Hopefully this doesn't delay any further expansions...
DART ridership falls, despite opening of Green Line
06:52 AM CST on Wednesday, February 24, 2010
By MICHAEL A. LINDENBERGER / The Dallas Morning News
Dallas Area Rapid Transit blamed lower gas prices, rising unemployment and higher fares for a steep decline in ridership in the last three months of 2009, according to a report released by the transit agency Tuesday.
DART's bus ridership took the biggest hit, but the sagging numbers affected light-rail and commuter rail service as well.
At the same time, senior executives unveiled gloomy revenue forecasts that could significantly delay major rail projects in downtown Dallas and in Irving, where there has been enormous anticipation of the scheduled opening of the Orange Line in phases beginning in late 2011.
"I don't know how serious this is," DART president Gary Thomas said, declining to reveal specifics of the short- and long-term sales-tax revenue forecasts, which his agency only recently received. He said the board would receive more details in March about what the numbers could mean for major projects.
Chief financial officer David Leininger said projects already under contract – including this year's completion of the Green Line to Carrollton and the early phases of the Orange Line in Irving – are safe.
But "any project not yet under contract" will have to be evaluated, he said. "There are some choices the agency will have to make."
Leininger declined to rule out significant effects on big projects, including the second rail line in downtown Dallas, scheduled to open in 2016, and the final leg of the Orange Line, scheduled to reach Dallas/Fort Worth International Airport by 2013.
The short-term picture is better, but only slightly. Leininger said revenue will probably be $13 million below expectations for fiscal year 2010. "All these numbers are manageable," he said.
The bad news about the finances – triggered primarily by sales-tax revenues that have slumped in the past 18 months or so and are seen as unlikely to recover quickly – came as the staff produced its quarterly report card on DART's operations.
That report, which the board did not discuss and which the board chairman said he had not yet seen, painted a somber picture on other fronts as well.
DART's 674 buses carried 16.9 percent fewer passengers in the final quarter of 2009 than they did a year before. On weekdays, the average number of one-way trips on the Trinity Railway Express commuter service fell 9.9 percent, and even the newly expanded light-rail attracted fewer passengers.
Despite the opening last fall of four new stations along DART's heavily promoted Green Line, average weekday ridership on the transit agency's 48 miles of light-rail fell 5.8 percent, to about 66,000 rides. That works out to roughly 30,000 round-trip passengers, including those who make connections from more than one transit vehicle each way.
Overall light-rail ridership fell less steeply, more than 2 percent, probably reflecting the big crowds on October weekends during the State Fair of Texas, which was the first time DART had offered direct light-rail service to Fair Park.
The report also makes clear that DART had a tough quarter across a wide range of performance and financial measures that go beyond declining ridership and falling sales tax revenue. Accidents with buses and trains were more common, buses and trains were more likely to be late, and even as the buses and trains became less crowded, complaints from passengers soared across the network.

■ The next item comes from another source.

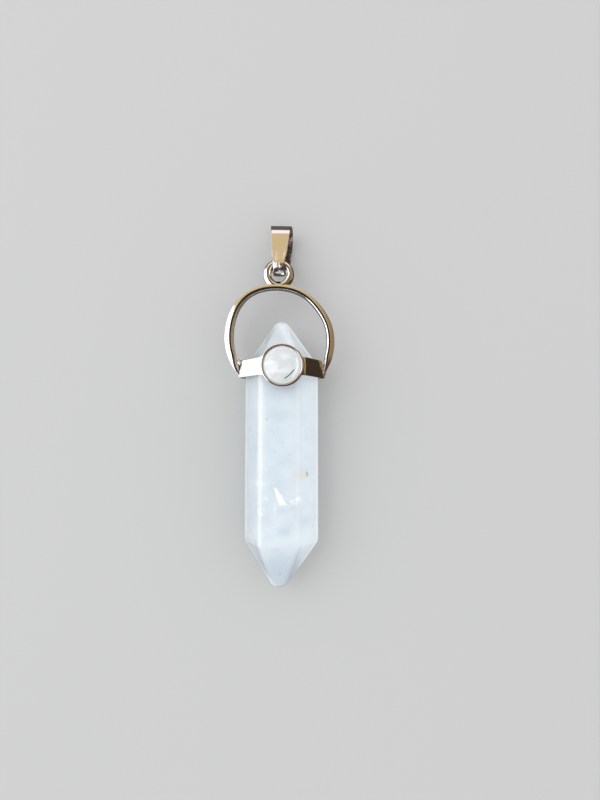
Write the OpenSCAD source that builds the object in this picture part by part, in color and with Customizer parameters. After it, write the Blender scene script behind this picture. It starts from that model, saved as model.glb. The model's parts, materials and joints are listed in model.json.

Roy Hutt, a 32-year-old nursing student at El Centro College, says DART has been a tremendous help to him as he finishes his degree. "Oh, yeah, I think it's great," he said, noting that his train is almost always on time.
State government worker Joe del los Santos of Dallas agreed that the train is on time almost every day but said the buses – which he also rides daily – are not. "They are always late. Always," he said.
He also said he wished DART would patrol rail cars more frequently, because young "hoodlums" make him feel unsafe.
Security was one of the few bright spots in the report, however. So-called security incidents, which include reports of crimes, were down across the system – on trails and buses and at stations and transit centers.
The ridership slump followed a DART board decision last year to raise fares Sept. 1 to help offset a fall-off in sales-tax receipts. DART's fiscal year begins Oct. 1, so the report represents a review of the first quarter of fiscal year 2010, a year that DART forecasters had anticipated would bring both ridership and budget difficulties.
DART had taken in about $108 million in sales taxes in the last three months of 2007 and $101 million a year ago. The last three months of 2009 brought in only $97 million. The downward a trend has been offset in the short term by cost-cutting but has become increasingly worrisome for DART's long-term planners.
The agency is in the midst of the most aggressive light-rail expansion in the country, with the 28-mile Green Line due to open in full – on time and on budget – in December. And, if the schedule holds, the Orange Line is expected to connect directly to Dallas/Fort Worth International Airport in 2013..
But the new sales-tax estimates, which were not shared with the board or the public Tuesday, could make timely completion of projects not already under way difficult.